= TASK GOAL =
Start at the line containing "trim_band();" and stop at the line containing "points = [vertex.co"; copy those lines exactly, both ends included, and no others.

(Items from a dataset)

<<<<

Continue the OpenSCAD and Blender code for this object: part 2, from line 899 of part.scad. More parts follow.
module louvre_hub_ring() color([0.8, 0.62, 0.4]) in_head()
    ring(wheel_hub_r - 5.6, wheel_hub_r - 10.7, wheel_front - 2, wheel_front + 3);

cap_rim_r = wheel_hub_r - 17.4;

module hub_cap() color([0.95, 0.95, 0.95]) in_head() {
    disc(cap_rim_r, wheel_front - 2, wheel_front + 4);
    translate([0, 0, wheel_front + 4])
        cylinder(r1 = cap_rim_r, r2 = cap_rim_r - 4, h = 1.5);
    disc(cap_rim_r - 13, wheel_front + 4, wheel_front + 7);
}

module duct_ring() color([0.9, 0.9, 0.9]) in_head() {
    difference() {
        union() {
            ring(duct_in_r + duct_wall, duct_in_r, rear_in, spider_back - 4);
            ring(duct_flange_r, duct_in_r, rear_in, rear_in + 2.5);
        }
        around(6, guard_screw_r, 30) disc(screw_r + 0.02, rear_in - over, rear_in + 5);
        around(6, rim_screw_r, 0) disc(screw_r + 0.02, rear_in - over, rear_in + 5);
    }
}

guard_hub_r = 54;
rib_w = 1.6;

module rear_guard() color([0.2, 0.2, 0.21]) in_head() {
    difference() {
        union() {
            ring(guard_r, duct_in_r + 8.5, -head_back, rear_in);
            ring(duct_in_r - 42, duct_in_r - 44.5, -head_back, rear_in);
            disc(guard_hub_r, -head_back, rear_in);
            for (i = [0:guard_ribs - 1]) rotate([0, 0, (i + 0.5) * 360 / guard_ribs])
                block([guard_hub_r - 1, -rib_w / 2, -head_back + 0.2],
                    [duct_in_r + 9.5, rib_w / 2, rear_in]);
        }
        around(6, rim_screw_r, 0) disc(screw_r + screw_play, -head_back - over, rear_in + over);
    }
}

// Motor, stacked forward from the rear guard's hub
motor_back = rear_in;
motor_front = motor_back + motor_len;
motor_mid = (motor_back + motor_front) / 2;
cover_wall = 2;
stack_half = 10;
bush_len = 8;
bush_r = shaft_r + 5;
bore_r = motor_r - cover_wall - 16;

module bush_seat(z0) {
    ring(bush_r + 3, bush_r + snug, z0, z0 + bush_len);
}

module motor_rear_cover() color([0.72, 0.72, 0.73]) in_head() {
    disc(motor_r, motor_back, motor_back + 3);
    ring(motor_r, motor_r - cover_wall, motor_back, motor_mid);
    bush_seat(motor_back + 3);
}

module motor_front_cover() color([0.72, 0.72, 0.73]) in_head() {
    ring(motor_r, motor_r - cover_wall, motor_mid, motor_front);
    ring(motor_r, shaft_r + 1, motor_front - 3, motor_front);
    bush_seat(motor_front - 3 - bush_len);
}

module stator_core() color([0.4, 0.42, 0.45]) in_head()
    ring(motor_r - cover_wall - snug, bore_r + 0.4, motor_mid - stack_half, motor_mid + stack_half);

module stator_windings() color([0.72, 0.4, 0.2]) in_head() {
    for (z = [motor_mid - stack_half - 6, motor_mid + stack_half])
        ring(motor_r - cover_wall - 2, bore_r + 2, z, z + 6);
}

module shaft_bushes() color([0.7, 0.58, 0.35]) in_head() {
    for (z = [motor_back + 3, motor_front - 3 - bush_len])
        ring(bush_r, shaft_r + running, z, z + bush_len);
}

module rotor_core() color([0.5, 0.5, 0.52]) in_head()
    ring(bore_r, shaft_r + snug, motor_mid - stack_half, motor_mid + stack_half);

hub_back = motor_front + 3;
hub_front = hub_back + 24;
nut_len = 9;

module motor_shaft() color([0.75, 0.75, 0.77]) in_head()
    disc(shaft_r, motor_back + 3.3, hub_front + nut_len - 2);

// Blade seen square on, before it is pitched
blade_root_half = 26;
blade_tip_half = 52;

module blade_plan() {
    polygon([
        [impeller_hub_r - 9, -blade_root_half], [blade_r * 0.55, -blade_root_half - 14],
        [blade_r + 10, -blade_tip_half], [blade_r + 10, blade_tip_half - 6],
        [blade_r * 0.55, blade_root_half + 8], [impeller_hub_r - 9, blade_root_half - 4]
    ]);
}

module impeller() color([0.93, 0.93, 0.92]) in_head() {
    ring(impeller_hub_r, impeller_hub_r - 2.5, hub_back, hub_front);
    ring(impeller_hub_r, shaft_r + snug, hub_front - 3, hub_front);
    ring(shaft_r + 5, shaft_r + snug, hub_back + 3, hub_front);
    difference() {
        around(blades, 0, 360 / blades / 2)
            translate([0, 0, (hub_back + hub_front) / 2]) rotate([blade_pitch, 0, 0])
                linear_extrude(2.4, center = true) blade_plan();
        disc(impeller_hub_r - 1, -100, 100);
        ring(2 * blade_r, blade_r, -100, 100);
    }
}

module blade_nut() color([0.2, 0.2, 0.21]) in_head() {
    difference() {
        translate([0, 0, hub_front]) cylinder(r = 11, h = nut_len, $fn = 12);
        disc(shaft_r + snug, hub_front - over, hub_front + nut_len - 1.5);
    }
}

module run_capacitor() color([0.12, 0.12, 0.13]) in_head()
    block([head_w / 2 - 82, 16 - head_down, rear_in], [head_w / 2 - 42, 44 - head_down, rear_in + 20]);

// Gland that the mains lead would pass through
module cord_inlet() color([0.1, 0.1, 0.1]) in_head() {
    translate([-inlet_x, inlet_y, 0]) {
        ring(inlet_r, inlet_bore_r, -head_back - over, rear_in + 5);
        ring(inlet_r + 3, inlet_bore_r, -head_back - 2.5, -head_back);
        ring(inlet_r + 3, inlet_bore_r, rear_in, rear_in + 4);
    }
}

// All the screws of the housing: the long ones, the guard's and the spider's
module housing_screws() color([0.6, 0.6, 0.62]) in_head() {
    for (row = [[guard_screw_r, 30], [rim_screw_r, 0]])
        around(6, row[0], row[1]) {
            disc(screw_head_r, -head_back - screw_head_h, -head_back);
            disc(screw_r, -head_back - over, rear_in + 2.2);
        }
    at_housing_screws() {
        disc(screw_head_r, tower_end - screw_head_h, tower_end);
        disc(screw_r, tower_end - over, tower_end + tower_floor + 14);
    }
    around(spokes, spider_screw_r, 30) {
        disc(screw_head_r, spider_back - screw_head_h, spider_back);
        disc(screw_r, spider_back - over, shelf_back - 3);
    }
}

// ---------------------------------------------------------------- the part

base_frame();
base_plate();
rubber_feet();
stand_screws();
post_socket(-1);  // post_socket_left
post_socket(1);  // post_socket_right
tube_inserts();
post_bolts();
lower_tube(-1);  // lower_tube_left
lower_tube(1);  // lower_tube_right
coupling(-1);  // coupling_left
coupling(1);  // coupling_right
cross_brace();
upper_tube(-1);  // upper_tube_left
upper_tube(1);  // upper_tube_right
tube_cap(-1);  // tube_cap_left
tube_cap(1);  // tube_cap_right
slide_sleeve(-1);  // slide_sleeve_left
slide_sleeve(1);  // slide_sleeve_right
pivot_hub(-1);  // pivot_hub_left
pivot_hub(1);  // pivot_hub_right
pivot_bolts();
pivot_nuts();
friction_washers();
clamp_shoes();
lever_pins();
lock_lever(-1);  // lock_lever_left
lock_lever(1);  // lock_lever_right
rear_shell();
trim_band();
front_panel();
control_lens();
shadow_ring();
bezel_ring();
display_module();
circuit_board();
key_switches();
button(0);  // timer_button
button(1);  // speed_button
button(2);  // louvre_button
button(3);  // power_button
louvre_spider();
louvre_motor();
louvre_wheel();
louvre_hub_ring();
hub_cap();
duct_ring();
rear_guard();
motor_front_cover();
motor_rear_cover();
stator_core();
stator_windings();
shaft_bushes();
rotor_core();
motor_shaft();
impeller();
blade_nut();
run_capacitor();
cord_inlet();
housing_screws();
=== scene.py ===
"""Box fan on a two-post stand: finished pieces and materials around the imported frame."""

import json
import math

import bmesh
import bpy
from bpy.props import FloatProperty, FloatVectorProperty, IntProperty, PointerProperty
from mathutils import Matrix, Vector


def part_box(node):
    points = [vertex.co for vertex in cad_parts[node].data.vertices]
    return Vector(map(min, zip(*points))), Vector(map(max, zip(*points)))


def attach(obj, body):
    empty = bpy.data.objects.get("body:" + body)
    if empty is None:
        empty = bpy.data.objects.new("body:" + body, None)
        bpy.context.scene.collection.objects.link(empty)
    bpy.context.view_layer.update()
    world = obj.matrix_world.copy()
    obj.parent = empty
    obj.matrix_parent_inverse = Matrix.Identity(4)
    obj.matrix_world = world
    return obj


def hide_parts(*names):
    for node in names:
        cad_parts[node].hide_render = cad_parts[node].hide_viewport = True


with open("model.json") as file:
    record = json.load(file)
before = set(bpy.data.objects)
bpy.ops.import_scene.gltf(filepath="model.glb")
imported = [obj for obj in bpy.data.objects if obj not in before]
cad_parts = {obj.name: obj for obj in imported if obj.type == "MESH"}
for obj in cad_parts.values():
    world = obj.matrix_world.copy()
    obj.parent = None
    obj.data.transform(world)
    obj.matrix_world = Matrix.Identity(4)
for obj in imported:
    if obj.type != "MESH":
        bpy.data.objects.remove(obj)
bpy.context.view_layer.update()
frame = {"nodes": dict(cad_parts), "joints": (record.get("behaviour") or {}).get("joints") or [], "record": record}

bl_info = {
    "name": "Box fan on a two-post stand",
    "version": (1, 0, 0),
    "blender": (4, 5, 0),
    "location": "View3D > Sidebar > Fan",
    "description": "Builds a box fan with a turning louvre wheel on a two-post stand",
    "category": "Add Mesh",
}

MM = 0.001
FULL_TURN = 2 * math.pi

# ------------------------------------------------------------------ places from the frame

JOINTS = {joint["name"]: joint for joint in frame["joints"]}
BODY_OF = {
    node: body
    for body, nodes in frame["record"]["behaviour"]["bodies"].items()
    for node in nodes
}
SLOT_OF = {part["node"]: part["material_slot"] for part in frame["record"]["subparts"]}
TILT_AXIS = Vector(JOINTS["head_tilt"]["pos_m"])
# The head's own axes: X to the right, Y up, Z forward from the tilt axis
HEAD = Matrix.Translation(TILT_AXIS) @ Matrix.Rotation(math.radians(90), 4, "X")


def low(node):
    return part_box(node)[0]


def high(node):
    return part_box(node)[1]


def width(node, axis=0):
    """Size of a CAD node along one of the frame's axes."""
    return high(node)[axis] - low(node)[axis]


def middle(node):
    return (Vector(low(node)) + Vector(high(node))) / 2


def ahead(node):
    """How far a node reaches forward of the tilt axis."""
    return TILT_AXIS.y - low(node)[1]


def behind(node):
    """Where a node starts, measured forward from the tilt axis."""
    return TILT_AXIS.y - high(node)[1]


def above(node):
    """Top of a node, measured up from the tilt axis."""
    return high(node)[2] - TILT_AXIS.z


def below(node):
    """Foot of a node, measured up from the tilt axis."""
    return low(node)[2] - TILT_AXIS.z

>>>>
<<<<

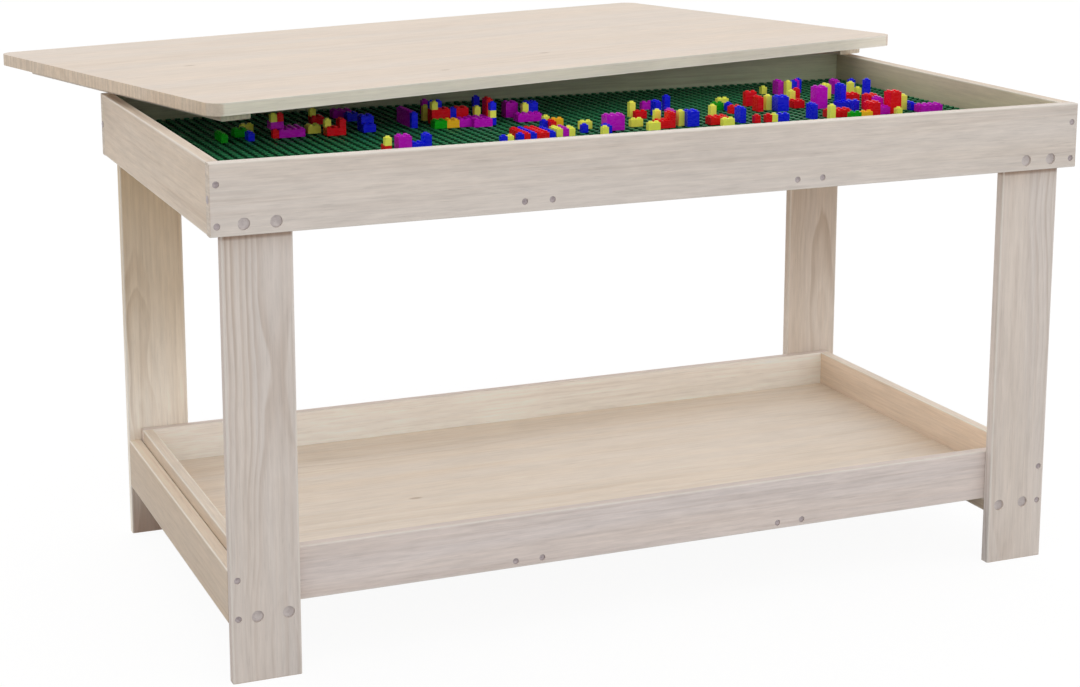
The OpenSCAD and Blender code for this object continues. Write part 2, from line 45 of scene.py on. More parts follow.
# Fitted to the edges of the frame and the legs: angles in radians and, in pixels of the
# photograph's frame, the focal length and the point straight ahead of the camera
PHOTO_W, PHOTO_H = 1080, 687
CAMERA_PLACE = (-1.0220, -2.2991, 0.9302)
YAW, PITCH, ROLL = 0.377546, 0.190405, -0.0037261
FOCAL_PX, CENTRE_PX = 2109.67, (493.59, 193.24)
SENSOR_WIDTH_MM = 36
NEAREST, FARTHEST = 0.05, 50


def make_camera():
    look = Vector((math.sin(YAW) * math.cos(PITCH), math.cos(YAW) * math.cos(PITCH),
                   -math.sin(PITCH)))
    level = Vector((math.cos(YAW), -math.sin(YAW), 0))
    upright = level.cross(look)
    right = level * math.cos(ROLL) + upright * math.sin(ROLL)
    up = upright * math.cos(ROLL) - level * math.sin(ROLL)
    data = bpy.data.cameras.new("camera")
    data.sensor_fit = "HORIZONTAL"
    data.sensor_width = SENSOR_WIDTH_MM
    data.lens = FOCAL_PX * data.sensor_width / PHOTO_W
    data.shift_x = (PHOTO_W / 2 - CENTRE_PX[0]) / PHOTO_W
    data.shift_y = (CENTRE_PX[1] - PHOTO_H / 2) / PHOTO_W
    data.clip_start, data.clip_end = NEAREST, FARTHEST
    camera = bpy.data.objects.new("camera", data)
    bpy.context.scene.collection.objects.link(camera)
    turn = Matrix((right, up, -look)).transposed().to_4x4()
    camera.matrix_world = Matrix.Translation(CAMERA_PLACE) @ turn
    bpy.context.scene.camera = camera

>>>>

= FULL OUTPUT =
trim_band();
front_panel();
control_lens();
shadow_ring();
bezel_ring();
display_module();
circuit_board();
key_switches();
button(0);  // timer_button
button(1);  // speed_button
button(2);  // louvre_button
button(3);  // power_button
louvre_spider();
louvre_motor();
louvre_wheel();
louvre_hub_ring();
hub_cap();
duct_ring();
rear_guard();
motor_front_cover();
motor_rear_cover();
stator_core();
stator_windings();
shaft_bushes();
rotor_core();
motor_shaft();
impeller();
blade_nut();
run_capacitor();
cord_inlet();
housing_screws();
=== scene.py ===
"""Box fan on a two-post stand: finished pieces and materials around the imported frame."""

import json
import math

import bmesh
import bpy
from bpy.props import FloatProperty, FloatVectorProperty, IntProperty, PointerProperty
from mathutils import Matrix, Vector


def part_box(node):
    points = [vertex.co for vertex in cad_parts[node].data.vertices]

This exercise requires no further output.